## Job:
Reproduce each line of the listing exactly.

## Data segment:

• • • • • • •

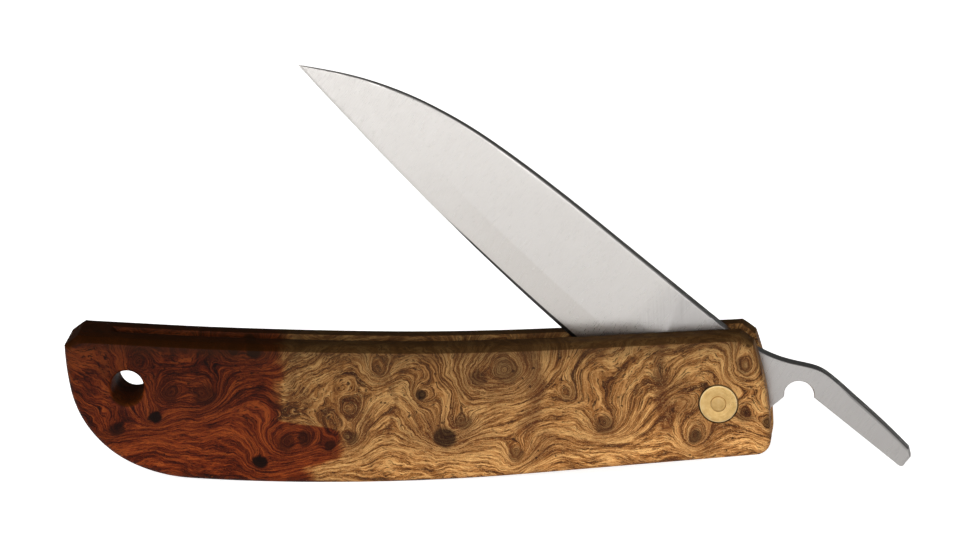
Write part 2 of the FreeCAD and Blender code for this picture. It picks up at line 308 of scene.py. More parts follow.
def handle_body():
    outline = handle_outline()
    weight = bevel_weight(outline)
    n = len(outline)
    rings = [edge_ring(outline, weight, -1, step) for step in EDGE_STEPS]
    rings += [np.stack([outline[:, 0], np.full(n, y), outline[:, 1]], 1)
              for y in (-2.4, 0.0, 2.4)]
    rings += [edge_ring(outline, weight, 1, step) for step in EDGE_STEPS[::-1]]
    faces = []
    for i in range(len(rings) - 1):
        a, b = i * n, (i + 1) * n
        faces += [[a + k, a + (k + 1) % n, b + (k + 1) % n, b + k] for k in range(n)]
    faces.append(list(range(n - 1, -1, -1)))
    faces.append(list(range((len(rings) - 1) * n, len(rings) * n)))
    return make_object("handle_burl", np.concatenate(rings), faces)


def flared_drill(radius, flare, count=72):
    """Tool for the lanyard hole, widening in a quarter round at both faces."""
    beyond = -HALF - 1
    half = [(0.0, beyond), (radius + flare + 0.02, beyond)]
    half += [(radius + flare * (1 - math.sin(a)), -HALF + flare * (1 - math.cos(a)))
             for a in np.linspace(0, math.pi / 2, 6)]
    return lathe("drill_tool", half + [(r, -y) for r, y in half[::-1]], count, (0.0, 0.0))


def pivot_drill(radius, y_from, y_to, count=72):
    angles = np.linspace(0, TURN, count, endpoint=False)
    rim = np.stack([PX + radius * np.cos(angles), PZ + radius * np.sin(angles)], 1)
    return prism("drill_tool", rim, y_from, y_to)


def build_handle():
    ob = handle_body()
    slot = chain([spline(from_pivot(SLOT_END), 30), spline(from_pivot(SLOT_FLOOR), 40),
                  from_pivot(SLOT_OPEN)])
    cut(ob, prism("slot_tool", slot, -SLOT_HALF, SLOT_HALF))
    cut(ob, flared_drill(HOLE_RADIUS, HOLE_FLARE))
    cut(ob, pivot_drill(SEAT_RADIUS, -OUTSIDE, -HALF + SEAT_DEPTH))
    cut(ob, pivot_drill(SEAT_RADIUS, HALF - SEAT_DEPTH, OUTSIDE))
    cut(ob, pivot_drill(PIN_BORE, -OUTSIDE, OUTSIDE))
    shade_by_angle(ob, 24)
    register(ob, "handle", "handle")
    return ob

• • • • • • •

## In response:
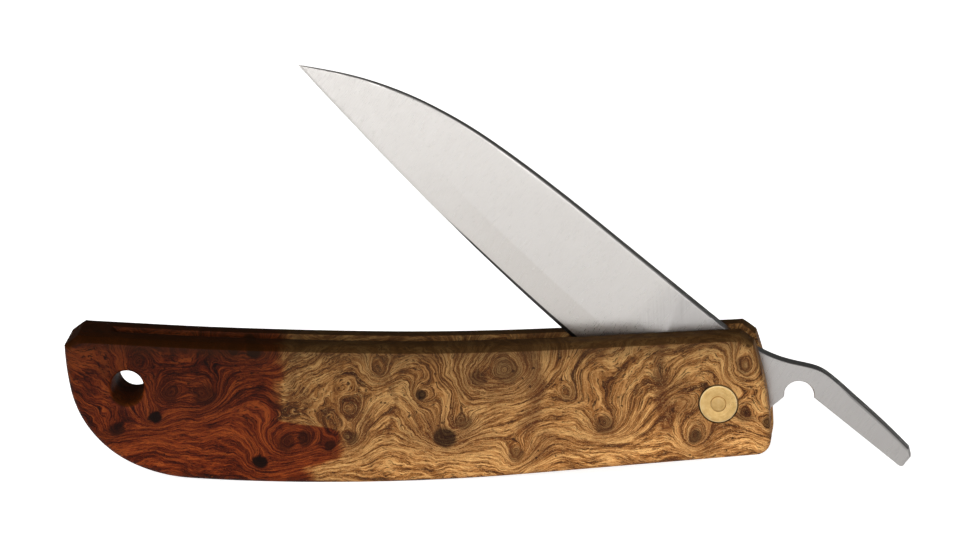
Write part 2 of the FreeCAD and Blender code for this picture. It picks up at line 308 of scene.py. More parts follow.
def handle_body():
    outline = handle_outline()
    weight = bevel_weight(outline)
    n = len(outline)
    rings = [edge_ring(outline, weight, -1, step) for step in EDGE_STEPS]
    rings += [np.stack([outline[:, 0], np.full(n, y), outline[:, 1]], 1)
              for y in (-2.4, 0.0, 2.4)]
    rings += [edge_ring(outline, weight, 1, step) for step in EDGE_STEPS[::-1]]
    faces = []
    for i in range(len(rings) - 1):
        a, b = i * n, (i + 1) * n
        faces += [[a + k, a + (k + 1) % n, b + (k + 1) % n, b + k] for k in range(n)]
    faces.append(list(range(n - 1, -1, -1)))
    faces.append(list(range((len(rings) - 1) * n, len(rings) * n)))
    return make_object("handle_burl", np.concatenate(rings), faces)


def flared_drill(radius, flare, count=72):
    """Tool for the lanyard hole, widening in a quarter round at both faces."""
    beyond = -HALF - 1
    half = [(0.0, beyond), (radius + flare + 0.02, beyond)]
    half += [(radius + flare * (1 - math.sin(a)), -HALF + flare * (1 - math.cos(a)))
             for a in np.linspace(0, math.pi / 2, 6)]
    return lathe("drill_tool", half + [(r, -y) for r, y in half[::-1]], count, (0.0, 0.0))


def pivot_drill(radius, y_from, y_to, count=72):
    angles = np.linspace(0, TURN, count, endpoint=False)
    rim = np.stack([PX + radius * np.cos(angles), PZ + radius * np.sin(angles)], 1)
    return prism("drill_tool", rim, y_from, y_to)


def build_handle():
    ob = handle_body()
    slot = chain([spline(from_pivot(SLOT_END), 30), spline(from_pivot(SLOT_FLOOR), 40),
                  from_pivot(SLOT_OPEN)])
    cut(ob, prism("slot_tool", slot, -SLOT_HALF, SLOT_HALF))
    cut(ob, flared_drill(HOLE_RADIUS, HOLE_FLARE))
    cut(ob, pivot_drill(SEAT_RADIUS, -OUTSIDE, -HALF + SEAT_DEPTH))
    cut(ob, pivot_drill(SEAT_RADIUS, HALF - SEAT_DEPTH, OUTSIDE))
    cut(ob, pivot_drill(PIN_BORE, -OUTSIDE, OUTSIDE))
    shade_by_angle(ob, 24)
    register(ob, "handle", "handle")
    return ob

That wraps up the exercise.